◆ Work to be completed: Reproduce exactly the opening lines of the listing, stopping after the line that contains "high: what it gives at the end." and including it.

◆ Data shown:
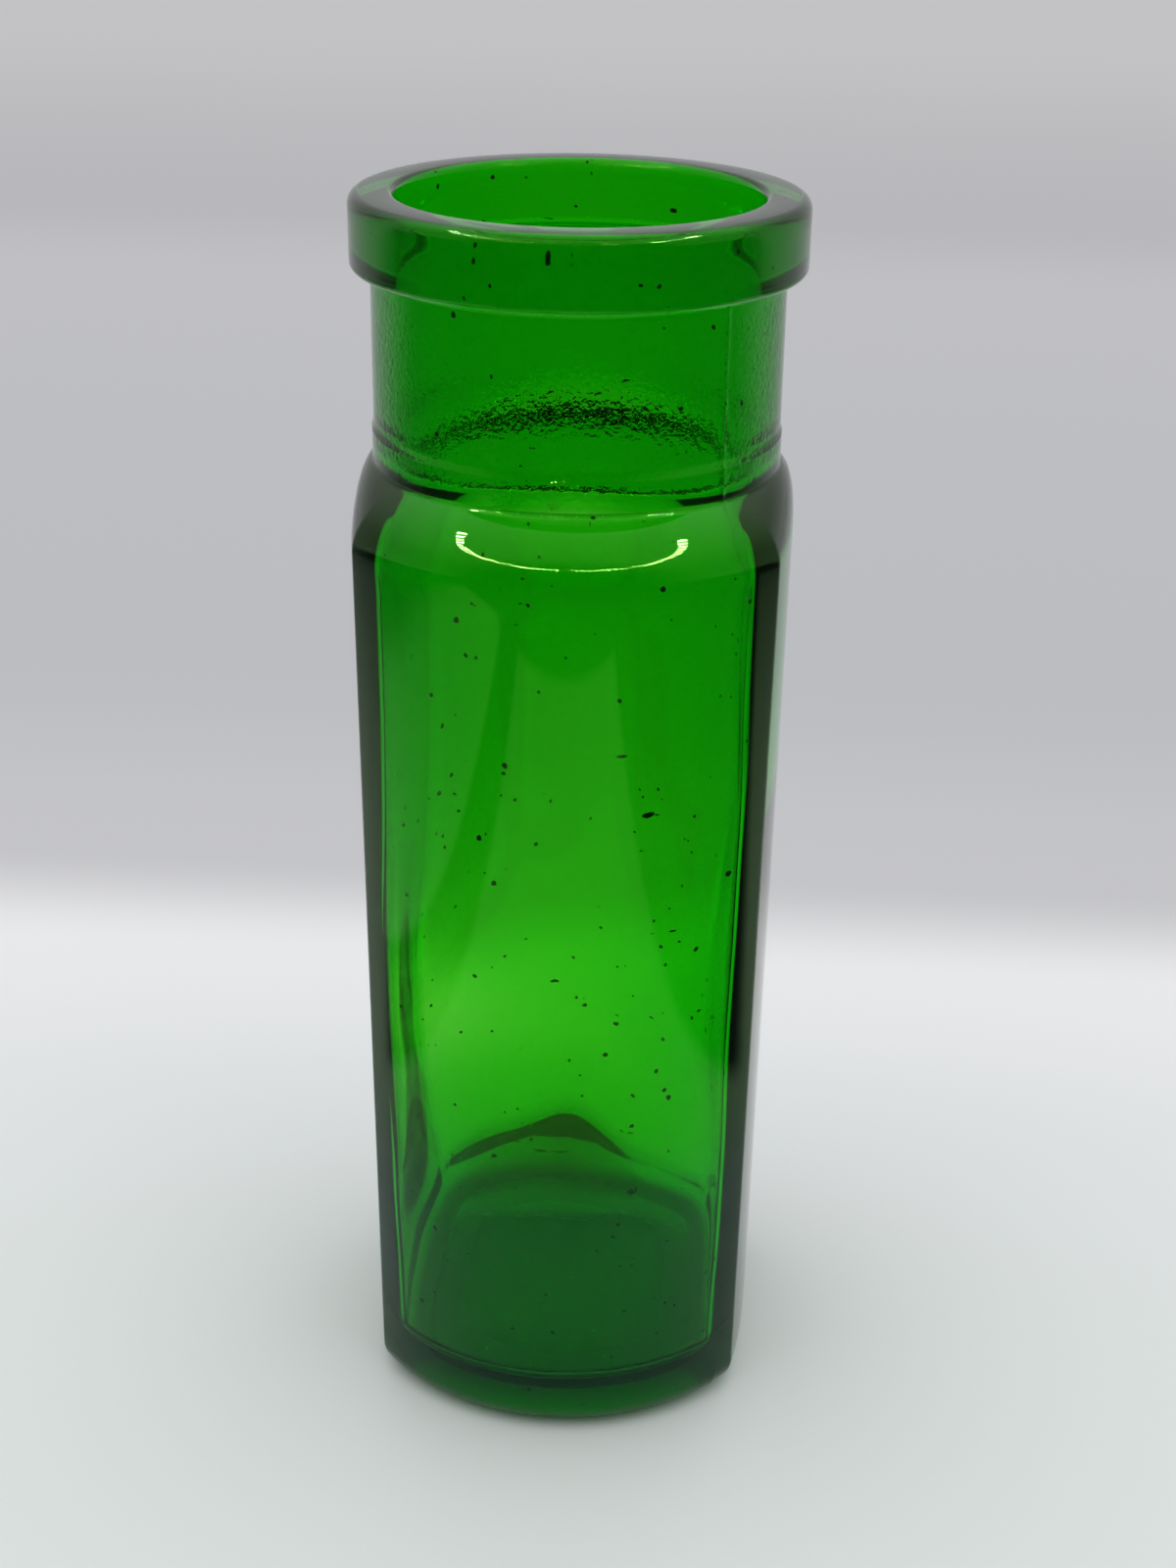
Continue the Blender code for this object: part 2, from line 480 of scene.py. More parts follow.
class NodeTree:
    """A short way to build the nodes of a material or of the world."""

    def __init__(self, tree: bpy.types.NodeTree) -> None:
        """Empty a node tree and keep it.

        Args:
            tree: the tree to build in.
        """
        self.tree = tree
        self.tree.nodes.clear()

    def node(self, kind: str) -> bpy.types.Node:
        """Add a node and return it."""
        return self.tree.nodes.new(kind)

    def join(self, source: bpy.types.NodeSocket, target: bpy.types.NodeSocket) -> None:
        """Link an output to an input."""
        self.tree.links.new(source, target)

    def feed(self, value: "float | bpy.types.NodeSocket", target: bpy.types.NodeSocket) -> None:
        """Give an input a number or a link.

        Args:
            value: the number or the output.
            target: the input.
        """
        if isinstance(value, bpy.types.NodeSocket):
            self.join(value, target)
        else:
            target.default_value = value

    def sum_of(self, operation: str, *values: "float | bpy.types.NodeSocket") -> bpy.types.NodeSocket:
        """Add a Math node.

        Args:
            operation: the name of the operation.
            values: numbers or outputs, in order.

        Returns:
            The result.
        """
        node = self.node("ShaderNodeMath")
        node.operation = operation
        for value, socket in zip(values, node.inputs):
            self.feed(value, socket)
        return node.outputs[0]

    def ramp(
        self,
        source: bpy.types.NodeSocket,
        start: float,
        end: float,
        low: float = 0.0,
        high: float = 1.0,
    ) -> bpy.types.NodeSocket:
        """Add a soft step from one number to another.

        Args:
            source: the value that drives it.
            start: the value at which it starts.
            end: the value at which it ends.
            low: what it gives at the start.
            high: what it gives at the end.

        Returns:
            The result.
        """
        node = self.node("ShaderNodeMapRange")
        node.interpolation_type = "SMOOTHSTEP"
        self.join(source, node.inputs["Value"])
        node.inputs["From Min"].default_value = start
        node.inputs["From Max"].default_value = end
        node.inputs["To Min"].default_value = low
        node.inputs["To Max"].default_value = high
        return node.outputs["Result"]

    def window(
        self, source: bpy.types.NodeSocket, start: float, end: float, soft: float
    ) -> bpy.types.NodeSocket:
        """Add a mask that is 1 between two values.

        Args:
            source: the value that drives it.
            start: the lower value.
            end: the upper value.
            soft: the width of each edge.

        Returns:
            The mask.
        """
        rise = self.ramp(source, start, start + soft)
        fall = self.ramp(source, end - soft, end, 1.0, 0.0)
        return self.sum_of("MULTIPLY", rise, fall)

    def mix(
        self,
        share: "float | bpy.types.NodeSocket",
        first: "Colour | bpy.types.NodeSocket",
        second: "Colour | bpy.types.NodeSocket",
    ) -> bpy.types.NodeSocket:
        """Mix two colours.

        Args:
            share: how much of the second.
            first: the first colour.
            second: the second colour.

        Returns:
            The colour.
        """
        node = self.node("ShaderNodeMix")
        node.data_type = "RGBA"
        self.feed(share, node.inputs[0])
        self.feed(first, node.inputs[MIX_FIRST])
        self.feed(second, node.inputs[MIX_SECOND])
        return node.outputs[MIX_RESULT]


@dataclass(frozen=True)
class JarSizes:
    """The jar's real sizes, the same as the CAD model's."""

    height: float = 0.1635
    lip_radius: float = 0.028
    lip_height: float = 0.0090
    lip_top_round: float = 0.0014
    lip_under_round: float = 0.0009
    mouth_round: float = 0.0010
    neck_radius: float = 0.0255
    neck_wall: float = 0.0032
    neck_height: float = 0.0238
    neck_fillet: float = 0.0008
    band_height: float = 0.0043
    band_step: float = 0.0002
    shoulder_drop: float = 0.0075
    shoulder_slope: float = math.radians(30)
    shoulder_wall: float = 0.0030
    inner_slope: float = math.radians(30)
    foot_shift: FootShift = FootShift(front=0.0030, back=0.0052, side=-0.0003, back_power=4.0)
    front_reach: float = 0.0316
    side_reach: float = 0.0277
    front_bow: float = 0.0124
    side_bow: float = 0.0019
    corner_round: float = 0.0015
    foot_draw_in: float = 0.0011
    heel_round: float = 0.0040
    front_wall: float = 0.0030
    side_wall: float = 0.0040
    inner_corner_round: float = 0.0040
    base_thickness: float = 0.0062
    inner_heel_round: float = 0.0035
    standing_width: float = 0.0030
    push_up_height: float = 0.0022
    push_up_power: float = 4.0

    @property
    def mouth_radius(self) -> float:
        """Return the radius of the bore."""
        return self.neck_radius - self.neck_wall

    @property
    def under_lip(self) -> float:
        """Return the height of the lip's underside."""
        return self.height - self.lip_height

    @property
    def crease(self) -> float:
        """Return the height of the crease between neck and shoulder."""
        return self.under_lip - self.neck_height

    @property
    def hollow_top(self) -> float:
        """Return the height at which the inner shoulder passes into the hollow's walls."""
        return self.body_top - self.shoulder_wall

    @property
    def body_top(self) -> float:
        """Return the height at which the shoulder passes into the panels."""
        return self.crease - self.shoulder_drop

    def plan(self) -> Plan:
        """Return the body's outline at its widest.

        Returns:
            The outline, with bows that pass through the middles of the panels and the corners.
        """
        corner = Vector((self.side_reach - self.side_bow, self.front_reach - self.front_bow))
        front_radius = (corner.x ** 2 + self.front_bow ** 2) / (2 * self.front_bow)
        side_radius = (corner.y ** 2 + self.side_bow ** 2) / (2 * self.side_bow)
        front_centre = Vector((0, self.front_reach - front_radius))
        side_centre = Vector((self.side_reach - side_radius, 0))
        return Plan(front_centre, front_radius, side_centre, side_radius, self.corner_round)

    def draw_in_at(self, height: float) -> float:
        """Return how far the body has narrowed at a height."""
        return self.foot_draw_in * (self.body_top - height) / self.body_top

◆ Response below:
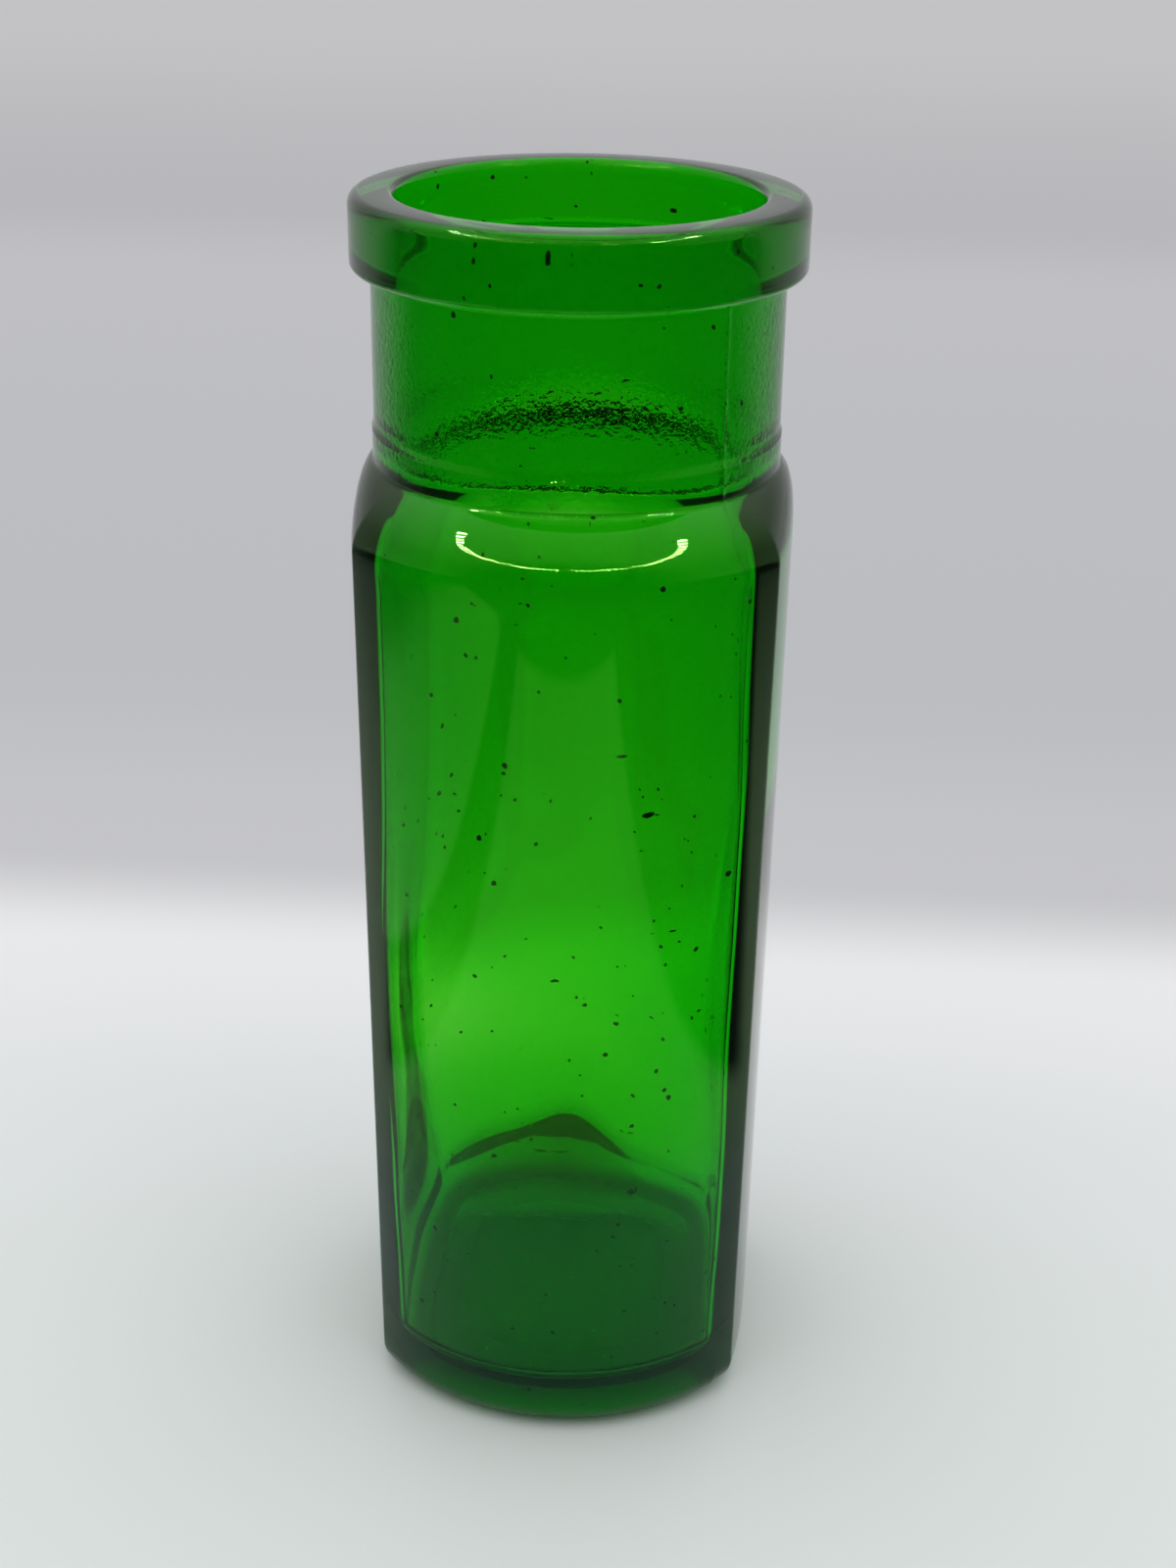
Continue the Blender code for this object: part 2, from line 480 of scene.py. More parts follow.
class NodeTree:
    """A short way to build the nodes of a material or of the world."""

    def __init__(self, tree: bpy.types.NodeTree) -> None:
        """Empty a node tree and keep it.

        Args:
            tree: the tree to build in.
        """
        self.tree = tree
        self.tree.nodes.clear()

    def node(self, kind: str) -> bpy.types.Node:
        """Add a node and return it."""
        return self.tree.nodes.new(kind)

    def join(self, source: bpy.types.NodeSocket, target: bpy.types.NodeSocket) -> None:
        """Link an output to an input."""
        self.tree.links.new(source, target)

    def feed(self, value: "float | bpy.types.NodeSocket", target: bpy.types.NodeSocket) -> None:
        """Give an input a number or a link.

        Args:
            value: the number or the output.
            target: the input.
        """
        if isinstance(value, bpy.types.NodeSocket):
            self.join(value, target)
        else:
            target.default_value = value

    def sum_of(self, operation: str, *values: "float | bpy.types.NodeSocket") -> bpy.types.NodeSocket:
        """Add a Math node.

        Args:
            operation: the name of the operation.
            values: numbers or outputs, in order.

        Returns:
            The result.
        """
        node = self.node("ShaderNodeMath")
        node.operation = operation
        for value, socket in zip(values, node.inputs):
            self.feed(value, socket)
        return node.outputs[0]

    def ramp(
        self,
        source: bpy.types.NodeSocket,
        start: float,
        end: float,
        low: float = 0.0,
        high: float = 1.0,
    ) -> bpy.types.NodeSocket:
        """Add a soft step from one number to another.

        Args:
            source: the value that drives it.
            start: the value at which it starts.
            end: the value at which it ends.
            low: what it gives at the start.
            high: what it gives at the end.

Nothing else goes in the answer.